Increasing Calories Burned
Cardiovascular exercise like riding a bike or running on a treadmill has a clear advantage over weight training when it comes to calorie-burning at the gym. If you want to really take your calorie loss to maximum levels, however, you cannot just run at one consistent pace for 30 minutes. Triathlon coach Paul Frediani states that you should try a workout in which you exercise at a sprinting pace for 60 seconds followed by four minutes of recovery at a moderate intensity. Repeat these intervals up to four times during a 60-minute workout; this will burn about 600 calories in a 145-lb. woman.
Fat-blasting Weights
Though weight training burns fewer calories than some gym exercises, it is highly useful as a part of a weight loss program. Certified strength and conditioning specialist Deborah Mullen states that muscles are the best calorie-burning tissue in your body. By building more muscle, you increase your metabolism and will burn calories even when you are resting. According to Mullen, your resting metabolic rate accounts for 60 to 75 percent of the total calories you burn a day, so building muscle may help you burn more calories over a 24-hour period than cardiovascular exercise.
Tracking Each Session
There are approximately 3,500 calories in 1 lb. of fat.
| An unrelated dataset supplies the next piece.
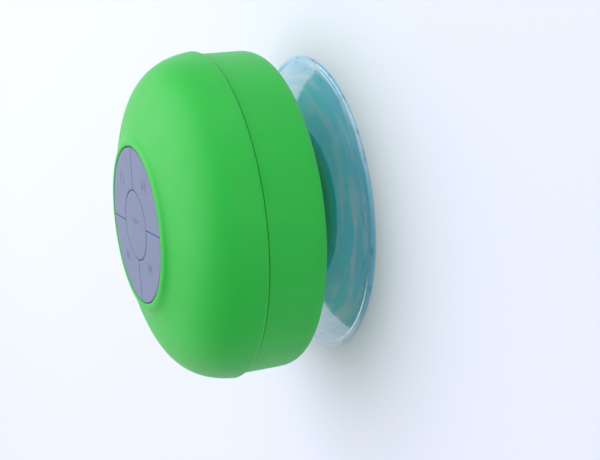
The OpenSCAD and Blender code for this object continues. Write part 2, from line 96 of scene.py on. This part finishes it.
class Mat:
    """A Principled material with helpers for procedural detail in object millimetres."""

    def __init__(self, name, colour, rough, metallic=0.0, specular=0.5):
        self.m = bpy.data.materials.new(name)
        self.m.use_nodes = True
        self.nt = self.m.node_tree
        self.nt.nodes.clear()
        self.out = self.nt.nodes.new("ShaderNodeOutputMaterial")
        self.p = self.nt.nodes.new("ShaderNodeBsdfPrincipled")
        self.link(self.p.outputs[0], self.out.inputs["Surface"])
        self.p.inputs["Base Color"].default_value = colour
        self.p.inputs["Roughness"].default_value = rough
        self.p.inputs["Metallic"].default_value = metallic
        self.p.inputs["Specular IOR Level"].default_value = specular
        self.coord = self.nt.nodes.new("ShaderNodeTexCoord").outputs["Object"]
        self.colour = colour
        self.rough = rough

    def link(self, a, b):
        self.nt.links.new(a, b)

    def noise(self, scale, detail=2.0, stretch=None, coord=None):
        """Noise over the object's own coordinates, or over coord."""
        coord = coord or self.coord
        if stretch:
            mapping = self.nt.nodes.new("ShaderNodeMapping")
            mapping.inputs["Scale"].default_value = stretch
            self.link(coord, mapping.inputs["Vector"])
            coord = mapping.outputs[0]
        n = self.nt.nodes.new("ShaderNodeTexNoise")
        n.inputs["Scale"].default_value = scale
        n.inputs["Detail"].default_value = detail
        self.link(coord, n.inputs["Vector"])
        return n.outputs[0]

    def span(self, value, low, high, low_in=0.3, high_in=0.7):
        """Maps low_in..high_in of a value to low..high, without going past either end."""
        r = self.nt.nodes.new("ShaderNodeMapRange")
        r.inputs["From Min"].default_value = low_in
        r.inputs["From Max"].default_value = high_in
        r.inputs["To Min"].default_value = low
        r.inputs["To Max"].default_value = high
        self.link(value, r.inputs["Value"])
        return r.outputs[0]

    def vary_rough(self, scale, amount):
        self.link(
            self.span(self.noise(scale), self.rough - amount, self.rough + amount),
            self.p.inputs["Roughness"],
        )
        return self

    def vary_colour(self, scale, amount, stretch=None):
        mix = self.nt.nodes.new("ShaderNodeMix")
        mix.data_type = "RGBA"
        dark = [c * (1 - amount) for c in self.colour[:3]]
        light = [min(1, c * (1 + amount)) for c in self.colour[:3]]
        mix.inputs[6].default_value = (*dark, 1)
        mix.inputs[7].default_value = (*light, 1)
        self.link(self.span(self.noise(scale, 3.0, stretch=stretch), 0, 1), mix.inputs[0])
        self.link(mix.outputs[2], self.p.inputs["Base Color"])
        return self

    def math(self, operation, a, b=None):
        n = self.nt.nodes.new("ShaderNodeMath")
        n.operation = operation
        for socket, value in zip(n.inputs, (a, b)):
            if isinstance(value, (int, float)):
                socket.default_value = value
            elif value is not None:
                self.link(value, socket)
        return n.outputs[0]

    def polar(self, turns, rings):
        """Coordinates that run around the Z axis and out from it, and the radius in metres."""
        split = self.nt.nodes.new("ShaderNodeSeparateXYZ")
        self.link(self.coord, split.inputs[0])
        x, y = split.outputs[0], split.outputs[1]
        squares = self.math("ADD", self.math("MULTIPLY", x, x), self.math("MULTIPLY", y, y))
        radius = self.math("SQRT", squares)
        around = self.nt.nodes.new("ShaderNodeCombineXYZ")
        self.link(self.math("MULTIPLY", self.math("ARCTAN2", y, x), turns), around.inputs[0])
        self.link(self.math("MULTIPLY", radius, rings), around.inputs[1])
        return around.outputs[0], radius

    def blend(self, factor, a, b):
        """A colour between a and b, each a value or a socket."""
        mix = self.nt.nodes.new("ShaderNodeMix")
        mix.data_type = "RGBA"
        self.link(factor, mix.inputs[0])
        for socket, value in ((mix.inputs[6], a), (mix.inputs[7], b)):
            if isinstance(value, tuple):
                socket.default_value = value
            else:
                self.link(value, socket)
        return mix.outputs[2]

    def bump(self, scale, height, strength=1.0, detail=2.0, stretch=None):
        b = self.nt.nodes.new("ShaderNodeBump")
        b.inputs["Strength"].default_value = strength
        b.inputs["Distance"].default_value = height
        self.link(self.noise(scale, detail, stretch=stretch), b.inputs["Height"])
        self.link(b.outputs[0], self.p.inputs["Normal"])
        return self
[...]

Once you know this, you can track approximately how many calories you burn in each of your gym sessions and know roughly how many pounds of fat you are losing per week. If your diet remains consistent, you would have to burn around 500 calories per gym session, seven days a week to lose 1 lb. Many people couple exercise with a slight reduction in daily calorie intake to improve the chance of losing 1 or 2 lbs. per week.